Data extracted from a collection
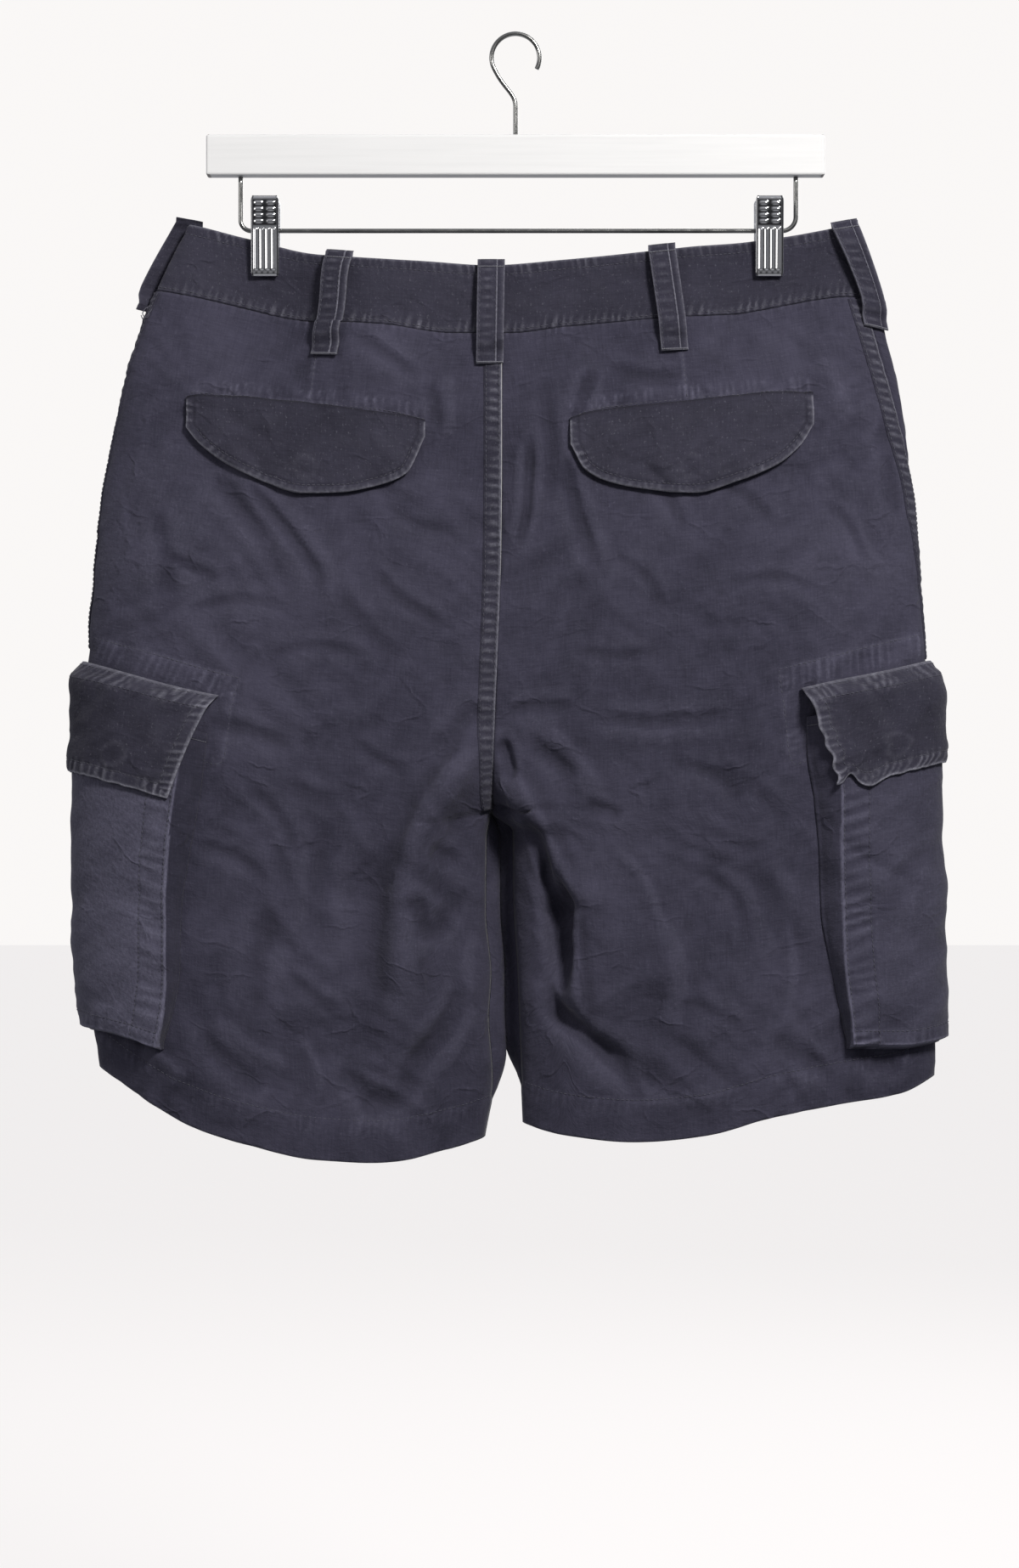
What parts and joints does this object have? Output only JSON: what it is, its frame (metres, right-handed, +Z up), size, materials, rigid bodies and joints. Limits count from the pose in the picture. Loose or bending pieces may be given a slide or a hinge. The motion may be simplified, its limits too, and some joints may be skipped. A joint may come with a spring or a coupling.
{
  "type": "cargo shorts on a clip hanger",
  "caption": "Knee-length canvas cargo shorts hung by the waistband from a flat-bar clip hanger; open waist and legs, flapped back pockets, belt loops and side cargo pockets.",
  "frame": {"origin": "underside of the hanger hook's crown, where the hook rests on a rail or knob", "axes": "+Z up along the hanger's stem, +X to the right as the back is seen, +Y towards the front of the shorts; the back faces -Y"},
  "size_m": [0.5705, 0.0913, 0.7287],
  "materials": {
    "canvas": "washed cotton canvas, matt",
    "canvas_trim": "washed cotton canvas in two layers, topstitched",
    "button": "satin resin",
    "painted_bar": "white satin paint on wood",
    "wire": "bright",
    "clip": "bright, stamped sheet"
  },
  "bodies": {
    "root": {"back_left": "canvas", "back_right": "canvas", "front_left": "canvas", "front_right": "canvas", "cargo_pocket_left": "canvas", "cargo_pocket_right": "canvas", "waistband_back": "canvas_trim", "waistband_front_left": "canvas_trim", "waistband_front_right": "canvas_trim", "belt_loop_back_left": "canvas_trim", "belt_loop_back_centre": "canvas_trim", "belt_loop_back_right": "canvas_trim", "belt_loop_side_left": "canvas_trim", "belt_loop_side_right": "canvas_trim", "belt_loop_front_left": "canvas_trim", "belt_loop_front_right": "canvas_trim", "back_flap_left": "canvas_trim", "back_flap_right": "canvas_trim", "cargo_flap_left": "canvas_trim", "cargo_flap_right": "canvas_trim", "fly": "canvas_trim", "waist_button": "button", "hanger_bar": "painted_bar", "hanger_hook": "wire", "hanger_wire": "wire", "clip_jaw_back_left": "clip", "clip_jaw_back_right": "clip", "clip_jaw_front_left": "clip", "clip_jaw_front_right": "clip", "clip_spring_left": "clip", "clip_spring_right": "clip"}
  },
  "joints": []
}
...
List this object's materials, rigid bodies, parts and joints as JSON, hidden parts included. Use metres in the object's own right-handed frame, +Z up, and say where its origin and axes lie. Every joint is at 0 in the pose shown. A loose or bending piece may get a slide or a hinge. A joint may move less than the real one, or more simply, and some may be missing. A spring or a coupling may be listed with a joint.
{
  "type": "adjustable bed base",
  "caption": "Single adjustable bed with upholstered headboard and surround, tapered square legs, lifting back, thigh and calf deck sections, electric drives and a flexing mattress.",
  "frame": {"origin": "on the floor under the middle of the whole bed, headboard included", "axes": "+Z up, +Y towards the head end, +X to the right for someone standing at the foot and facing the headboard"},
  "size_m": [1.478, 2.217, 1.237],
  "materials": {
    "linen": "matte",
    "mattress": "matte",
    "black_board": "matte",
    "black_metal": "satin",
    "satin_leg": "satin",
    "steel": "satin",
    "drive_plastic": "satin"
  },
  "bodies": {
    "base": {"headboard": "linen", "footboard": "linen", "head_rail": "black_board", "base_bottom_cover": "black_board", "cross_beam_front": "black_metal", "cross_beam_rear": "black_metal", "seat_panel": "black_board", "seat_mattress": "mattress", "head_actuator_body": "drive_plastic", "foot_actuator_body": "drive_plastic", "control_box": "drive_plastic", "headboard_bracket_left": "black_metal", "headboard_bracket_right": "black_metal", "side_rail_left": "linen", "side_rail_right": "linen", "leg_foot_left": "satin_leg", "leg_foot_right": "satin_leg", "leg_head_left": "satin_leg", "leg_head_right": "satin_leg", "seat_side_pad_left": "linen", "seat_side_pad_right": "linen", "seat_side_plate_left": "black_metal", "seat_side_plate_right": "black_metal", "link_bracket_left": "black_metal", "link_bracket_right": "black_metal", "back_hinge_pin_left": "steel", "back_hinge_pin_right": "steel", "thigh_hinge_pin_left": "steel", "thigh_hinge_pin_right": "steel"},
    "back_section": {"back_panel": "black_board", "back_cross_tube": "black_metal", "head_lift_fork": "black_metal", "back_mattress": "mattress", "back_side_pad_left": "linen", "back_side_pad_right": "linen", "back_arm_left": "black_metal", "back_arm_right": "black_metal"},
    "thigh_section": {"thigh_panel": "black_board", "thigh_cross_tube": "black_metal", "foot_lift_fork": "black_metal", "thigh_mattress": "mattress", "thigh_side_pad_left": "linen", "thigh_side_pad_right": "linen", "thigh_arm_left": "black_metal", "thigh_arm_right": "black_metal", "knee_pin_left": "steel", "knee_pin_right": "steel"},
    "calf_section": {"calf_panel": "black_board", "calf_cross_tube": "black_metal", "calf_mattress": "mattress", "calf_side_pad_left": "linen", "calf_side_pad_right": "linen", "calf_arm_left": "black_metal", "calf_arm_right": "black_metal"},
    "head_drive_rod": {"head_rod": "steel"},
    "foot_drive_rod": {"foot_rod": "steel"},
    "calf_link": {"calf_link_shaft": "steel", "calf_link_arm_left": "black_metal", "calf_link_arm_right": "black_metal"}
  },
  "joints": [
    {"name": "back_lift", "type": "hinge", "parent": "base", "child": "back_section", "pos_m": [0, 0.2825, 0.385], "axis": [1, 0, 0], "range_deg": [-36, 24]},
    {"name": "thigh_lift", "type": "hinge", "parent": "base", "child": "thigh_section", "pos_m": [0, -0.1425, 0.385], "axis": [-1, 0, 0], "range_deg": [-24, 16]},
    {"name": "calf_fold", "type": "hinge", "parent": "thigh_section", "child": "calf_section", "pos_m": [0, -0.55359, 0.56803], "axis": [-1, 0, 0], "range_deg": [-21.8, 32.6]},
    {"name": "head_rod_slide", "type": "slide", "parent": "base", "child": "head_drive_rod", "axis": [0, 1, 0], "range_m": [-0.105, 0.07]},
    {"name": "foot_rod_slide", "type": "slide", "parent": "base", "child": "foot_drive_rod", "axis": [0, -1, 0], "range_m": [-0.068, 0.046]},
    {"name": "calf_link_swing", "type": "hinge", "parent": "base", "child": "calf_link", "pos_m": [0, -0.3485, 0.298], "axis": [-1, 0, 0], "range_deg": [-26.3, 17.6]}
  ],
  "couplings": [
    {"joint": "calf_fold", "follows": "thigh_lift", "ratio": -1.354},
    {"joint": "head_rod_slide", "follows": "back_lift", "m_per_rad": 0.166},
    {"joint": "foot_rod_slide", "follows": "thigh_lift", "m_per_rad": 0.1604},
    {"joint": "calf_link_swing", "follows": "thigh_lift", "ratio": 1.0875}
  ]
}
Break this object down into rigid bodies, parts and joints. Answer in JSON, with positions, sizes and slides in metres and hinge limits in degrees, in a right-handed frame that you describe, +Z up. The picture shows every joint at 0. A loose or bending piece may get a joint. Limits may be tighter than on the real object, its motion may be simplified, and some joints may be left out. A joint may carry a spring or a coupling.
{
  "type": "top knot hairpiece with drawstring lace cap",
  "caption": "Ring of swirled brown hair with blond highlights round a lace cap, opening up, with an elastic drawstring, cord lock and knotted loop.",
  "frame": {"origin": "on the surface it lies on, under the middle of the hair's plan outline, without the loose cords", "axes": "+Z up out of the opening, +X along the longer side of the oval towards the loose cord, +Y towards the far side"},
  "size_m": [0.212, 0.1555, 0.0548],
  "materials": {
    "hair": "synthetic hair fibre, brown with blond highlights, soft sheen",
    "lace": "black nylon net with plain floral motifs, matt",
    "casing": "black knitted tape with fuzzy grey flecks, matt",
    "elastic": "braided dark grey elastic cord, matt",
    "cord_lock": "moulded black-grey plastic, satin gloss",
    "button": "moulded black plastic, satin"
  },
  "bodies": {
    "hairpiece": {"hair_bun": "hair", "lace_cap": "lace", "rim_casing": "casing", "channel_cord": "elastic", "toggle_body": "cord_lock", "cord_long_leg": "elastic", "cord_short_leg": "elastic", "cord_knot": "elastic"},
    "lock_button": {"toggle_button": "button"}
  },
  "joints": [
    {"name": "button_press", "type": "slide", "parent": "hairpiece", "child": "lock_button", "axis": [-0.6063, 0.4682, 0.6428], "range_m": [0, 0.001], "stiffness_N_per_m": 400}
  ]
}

- Given request
Pick out every line with the string "object" and copy it.

- Solution to the problem
What parts and joints does this object have? Output only JSON: what it is, its frame (metres, right-handed, +Z up), size, materials, rigid bodies and joints. Limits count from the pose in the picture. Loose or bending pieces may be given a slide or a hinge. The motion may be simplified, its limits too, and some joints may be skipped. A joint may come with a spring or a coupling.
List this object's materials, rigid bodies, parts and joints as JSON, hidden parts included. Use metres in the object's own right-handed frame, +Z up, and say where its origin and axes lie. Every joint is at 0 in the pose shown. A loose or bending piece may get a slide or a hinge. A joint may move less than the real one, or more simply, and some may be missing. A spring or a coupling may be listed with a joint.
Break this object down into rigid bodies, parts and joints. Answer in JSON, with positions, sizes and slides in metres and hinge limits in degrees, in a right-handed frame that you describe, +Z up. The picture shows every joint at 0. A loose or bending piece may get a joint. Limits may be tighter than on the real object, its motion may be simplified, and some joints may be left out. A joint may carry a spring or a coupling.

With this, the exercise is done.